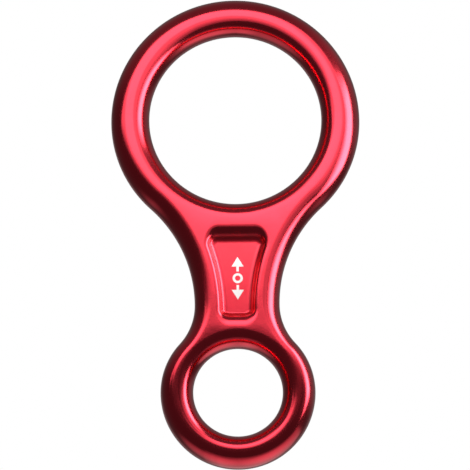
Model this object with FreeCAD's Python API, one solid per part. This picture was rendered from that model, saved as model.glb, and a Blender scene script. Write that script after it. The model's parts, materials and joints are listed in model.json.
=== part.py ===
"""Figure-eight rope descender: one forged aluminium body with a printed load mark.

Millimetres. The origin is the centre of the harness eye, the small hole. +Z runs up the body to the
rope ring, +Y runs through both holes from the front face to the back face, and +X is to the right.
The forging is the same on both faces, about the parting plane Y = 0. The print is on the front only.
"""

import FreeCAD
import Part

import math
import os

from FreeCAD import Vector

# Rings, as seen from the front
eye_hole_r = 11.35
eye_ring_r = 19.65
rope_hole_r = 22.0
rope_ring_r = 31.75
ring_spacing = 70.2  # from the eye's centre to the centre of the rope ring's outer circle
rope_hole_lift = 0.45  # the rope hole sits this far above the centre of its ring's outer circle

# Waist between the rings, and the quarters of the rings that face it
waist_half_width = 10.8
waist_z = 22.6
eye_shoulder_r = 18.35
rope_shoulder_r = 30.4

# Section
thickness = 12.0
outer_edge_r = 4.25
rope_hole_edge_r = 4.7
eye_hole_edge_r = 3.5

# Pocket in each face of the waist
pocket_depth = 2.2
floor_bottom_z = 20.0
floor_top_z = 37.95
floor_bottom_half = 2.75
floor_top_half = 5.5
floor_side_bow = 0.35  # how far the sides of the floor bow inwards
floor_corner_r = 0.5
side_wall_tilt = 60.0  # degrees between a wall of the pocket and the face
end_wall_tilt = 40.0
pocket_root_r = 1.0
pocket_rim_r = 1.8

# Printed load mark on the front pocket's floor
print_thickness = 0.05
mark_x = 0.2
mark_z = 28.8
mark_half_length = 5.5
mark_line = 0.62
head_half_width = 1.55
head_length = 2.5
mark_ring_r = 1.3
mark_gap = 0.45

tolerance = 1e-4
half = thickness / 2
rope_ring_z = ring_spacing
rope_hole_z = ring_spacing + rope_hole_lift


def flat(x, z):
    """A point of the parting plane."""
    return Vector(x, 0, z)


def arc_through(centre, radius, start, end):
    """An arc from one point to another about a centre, the short way round."""
    middle = centre + (start + end - centre * 2).normalize() * radius
    return Part.Arc(start, middle, end)


def ring_side(ring_z, ring_r, shoulder_r):
    """The right-hand arcs from a ring's widest point to the waist.

    First comes a shoulder, a little tighter than the ring and tangent to it at its widest point. Then comes
    a hollow arc, tangent to the shoulder and upright at the waist.
    """
    shoulder = flat(ring_r - shoulder_r, ring_z)
    inset = waist_half_width - shoulder.x
    hollow_r = ((ring_z - waist_z)**2 + inset**2 - shoulder_r**2) / (2 * (shoulder_r - inset))
    hollow = flat(waist_half_width + hollow_r, waist_z)
    widest = flat(ring_r, ring_z)
    meeting = shoulder + (hollow - shoulder).normalize() * shoulder_r
    waist = flat(waist_half_width, waist_z)
    return [
        arc_through(shoulder, shoulder_r, widest, meeting),
        arc_through(hollow, hollow_r, meeting, waist),
    ]


def half_circle(z, radius, way):
    """The outer half of a ring, away from the waist: way is 1 for the upper half and -1 for the lower."""
    return Part.Arc(flat(radius, z), flat(0, z + way * radius), flat(-radius, z))


def outline():
    """The silhouette: an outer half circle on each ring, then shoulders, joined by hollow arcs."""
    upper = ring_side(rope_ring_z, rope_ring_r, rope_shoulder_r)
    lower = ring_side(0, eye_ring_r, eye_shoulder_r)
    ends = [half_circle(rope_ring_z, rope_ring_r, 1), half_circle(0, eye_ring_r, -1)]
    right = Part.Compound([curve.toShape() for curve in upper + lower])
    left = right.mirror(Vector(0, 0, 0), Vector(1, 0, 0))
    return Part.Wire(Part.sortEdges(right.Edges + left.Edges + [end.toShape() for end in ends])[0])


def at_depth(edge, y):
    """Whether an edge lies in the plane at this Y."""
    box = edge.BoundBox
    return abs(box.YMin - y) < tolerance and abs(box.YMax - y) < tolerance


def rounded(shape, radius, belongs):
    """The shape with a fillet on every edge of the two faces that the test picks."""
    on_faces = [e for e in shape.Edges if at_depth(e, half) or at_depth(e, -half)]
    return shape.makeFillet(radius, [e for e in on_faces if belongs(e)])


def is_hole_edge(edge, radius):
    """Whether an edge is a full circle of this radius."""
    closed = len(edge.Vertexes) == 1
    return closed and isinstance(edge.Curve, Part.Circle) and abs(edge.Curve.Radius - radius) < tolerance


def blank():
    """The figure eight with its edges rounded, before the pockets."""
    plate = Part.Face(outline()).extrude(Vector(0, thickness, 0))
    plate.translate(Vector(0, -half, 0))
    for radius, z in ((eye_hole_r, 0), (rope_hole_r, rope_hole_z)):
        plate = plate.cut(Part.makeCylinder(radius, thickness, Vector(0, -half, z), Vector(0, 1, 0)))
    plate = rounded(plate, outer_edge_r, lambda e: len(e.Vertexes) == 2)
    plate = rounded(plate, rope_hole_edge_r, lambda e: is_hole_edge(e, rope_hole_r))
    return rounded(plate, eye_hole_edge_r, lambda e: is_hole_edge(e, eye_hole_r))


def mirrored(points):
    """The same points on the other side of the centre line, in the opposite order."""
    return [flat(-p.x, p.z) for p in reversed(points)]


def pocket_outline(grow, stretch, y):
    """The pocket floor's outline, grown outwards all round and stretched at both ends."""
    core = floor_corner_r
    bottom, top = floor_bottom_z + core - stretch, floor_top_z - core + stretch
    low, high = floor_bottom_half - core, floor_top_half - core
    bowed = flat((low + high) / 2 - floor_side_bow, (bottom + top) / 2)
    side = [flat(low, bottom), bowed, flat(high, top)]
    other = mirrored(side)
    edges = [
        Part.Arc(*side).toShape(),
        Part.LineSegment(side[-1], other[0]).toShape(),
        Part.Arc(*other).toShape(),
        Part.LineSegment(other[-1], side[0]).toShape(),
    ]
    wire = Part.Wire(edges).makeOffset2D(core + grow)
    wire.translate(Vector(0, y, 0))
    return wire


def wall_run(tilt, rise):
    """How far a wall's foot, before its root fillet, and its top at this rise stand off the floor."""
    foot = pocket_root_r * math.tan(math.radians(tilt / 2))
    return foot, foot + rise / math.tan(math.radians(tilt))


def pocket_tool(side):
    """The solid that a pocket removes: it widens from the floor to beyond the face."""
    beyond = 1.0
    side_runs = wall_run(side_wall_tilt, pocket_depth + beyond)
    end_runs = wall_run(end_wall_tilt, pocket_depth + beyond)
    depths = (half - pocket_depth, half + beyond)
    wires = [pocket_outline(across, along - across, side * y)
             for across, along, y in zip(side_runs, end_runs, depths)]
    return Part.makeLoft(wires, True, True)


def is_mouth(edge):
    """Whether an edge on a face bounds a pocket, rather than a hole or the outer rounding."""
    margin = 1.0
    box = edge.BoundBox
    across = floor_top_half + wall_run(side_wall_tilt, pocket_depth)[1] + margin
    along = wall_run(end_wall_tilt, pocket_depth)[1] + margin
    upright = box.ZMin > floor_bottom_z - along and box.ZMax < floor_top_z + along
    return upright and box.XMin > -across and box.XMax < across


def descender_body():
    """The forging, with a soft-edged pocket in each face."""
    body = blank()
    for side in (-1, 1):
        body = body.cut(pocket_tool(side))
    for side in (-1, 1):
        floor = [e for e in body.Edges if at_depth(e, side * (half - pocket_depth))]
        body = body.makeFillet(pocket_root_r, floor)
        mouth = [e for e in body.Edges if at_depth(e, side * half) and is_mouth(e)]
        body = body.makeFillet(pocket_rim_r, mouth)
    return body


def printed(points):
    """A flat patch of ink with these corners, on the front pocket's floor."""
    wire = Part.makePolygon([flat(mark_x + x, mark_z + z) for x, z in points + points[:1]])
    return raised(Part.Face(wire))


def raised(face):
    """A face of the parting plane as a layer of ink on the front pocket's floor."""
    layer = face.extrude(Vector(0, print_thickness, 0))
    layer.translate(Vector(0, pocket_depth - half - print_thickness, 0))
    return layer


def load_arrow(direction):
    """An arrow from beside the mark's ring to its end, up or down the body."""
    tail = mark_ring_r + mark_gap
    neck = mark_half_length - head_length
    line = mark_line / 2
    corners = [(-line, tail), (line, tail), (line, neck), (head_half_width, neck)]
    corners += [(0, mark_half_length), (-head_half_width, neck), (-line, neck)]
    return printed([(x, direction * z) for x, z in corners])


def load_ring():
    """The ring between the two arrows, which stands for the eye of the load."""
    disc = [Part.Face(Part.Wire(Part.makeCircle(r, flat(mark_x, mark_z), Vector(0, 1, 0))))
            for r in (mark_ring_r, mark_ring_r - mark_line)]
    return raised(disc[0].cut(disc[1]).Faces[0])


def main():
    nodes = {
        "forged_body": descender_body(),
        "load_arrow_up": load_arrow(1),
        "load_arrow_down": load_arrow(-1),
        "load_ring": load_ring(),
    }
    os.makedirs("parts", exist_ok=True)
    for name, shape in nodes.items():
        solid = shape.Solids[0]
        print(name, solid.isValid(), round(solid.Volume, 2), solid.optimalBoundingBox())
        solid.exportStep(f"parts/{name}.step")


main()
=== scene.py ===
"""The looks of a figure-eight rope descender: a polished, red anodised aluminium forging.

Shapes are worked out in millimetres, in the part's own frame, and scaled to metres when a mesh is made.
The front face looks along -Y, +Z runs up from the harness eye to the rope ring, and +X is to the right.
"""

import json
import math

import bmesh
import bpy
import numpy as np
from mathutils import Matrix, Vector


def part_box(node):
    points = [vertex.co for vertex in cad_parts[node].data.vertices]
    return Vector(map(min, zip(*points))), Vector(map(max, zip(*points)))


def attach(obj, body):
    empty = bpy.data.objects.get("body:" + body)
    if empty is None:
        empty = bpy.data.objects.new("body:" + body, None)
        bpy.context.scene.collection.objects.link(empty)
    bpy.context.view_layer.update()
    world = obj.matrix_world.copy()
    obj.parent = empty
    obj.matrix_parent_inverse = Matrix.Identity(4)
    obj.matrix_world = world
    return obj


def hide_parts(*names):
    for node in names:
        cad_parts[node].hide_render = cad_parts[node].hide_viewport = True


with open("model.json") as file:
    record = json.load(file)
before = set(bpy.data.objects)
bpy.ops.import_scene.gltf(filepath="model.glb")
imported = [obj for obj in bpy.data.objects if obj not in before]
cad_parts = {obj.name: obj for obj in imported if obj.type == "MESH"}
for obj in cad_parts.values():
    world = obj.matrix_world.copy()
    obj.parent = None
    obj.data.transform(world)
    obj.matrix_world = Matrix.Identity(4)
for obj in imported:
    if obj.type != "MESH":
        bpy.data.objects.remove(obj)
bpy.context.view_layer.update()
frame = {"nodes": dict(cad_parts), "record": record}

MM = 0.001

# The forging's sizes, from the frame
low, high = (np.array(corner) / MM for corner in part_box("forged_body"))
mounts = {mount["name"]: mount for mount in frame["record"]["mounts"]}
half = high[1]
rope_ring_r = high[0]
rope_ring_z = high[2] - rope_ring_r
eye_ring_r = -low[2]
rope_hole_r = mounts["rope_ring"]["dims"]["r_mm"]
rope_hole_z = mounts["rope_ring"]["pos_m"][2] / MM
eye_hole_r = mounts["harness_eye"]["dims"]["r_mm"]
floor_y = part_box("load_ring")[1].y / MM

# The waist, the shoulders that run into it, and how far in the edges are rounded
waist_half_width = 10.8
waist_z = 22.6
rope_shoulder_r = 30.4
eye_shoulder_r = 18.35
rope_ring_edge_run = 4.6
rope_hole_edge_run = 4.6
eye_ring_edge_run = 3.6
eye_hole_edge_run = 4.2

# The pocket in each face, and its floor
floor_bottom_z = 20.0
floor_top_z = 37.95
floor_bottom_half = 2.3
floor_top_half = 5.2
floor_side_bow = 0.75
floor_corner_r = 0.5
# Its walls: the tilt is from the face, in degrees, with a fillet at the floor and another at the face
side_wall = {"tilt": 61.0, "root_r": 2.0, "rim_r": 1.5}
top_wall = {"tilt": 49.0, "root_r": 2.3, "rim_r": 3.6}
bottom_wall = {"tilt": 55.0, "root_r": 0.5, "rim_r": 4.0}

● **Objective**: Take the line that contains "return raised(disc[0].cut(disc[1]).Faces[0])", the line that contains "points = [vertex.co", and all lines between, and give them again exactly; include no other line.

● **Answer in full**:
    return raised(disc[0].cut(disc[1]).Faces[0])


def main():
    nodes = {
        "forged_body": descender_body(),
        "load_arrow_up": load_arrow(1),
        "load_arrow_down": load_arrow(-1),
        "load_ring": load_ring(),
    }
    os.makedirs("parts", exist_ok=True)
    for name, shape in nodes.items():
        solid = shape.Solids[0]
        print(name, solid.isValid(), round(solid.Volume, 2), solid.optimalBoundingBox())
        solid.exportStep(f"parts/{name}.step")


main()
=== scene.py ===
"""The looks of a figure-eight rope descender: a polished, red anodised aluminium forging.

Shapes are worked out in millimetres, in the part's own frame, and scaled to metres when a mesh is made.
The front face looks along -Y, +Z runs up from the harness eye to the rope ring, and +X is to the right.
"""

import json
import math

import bmesh
import bpy
import numpy as np
from mathutils import Matrix, Vector


def part_box(node):
    points = [vertex.co for vertex in cad_parts[node].data.vertices]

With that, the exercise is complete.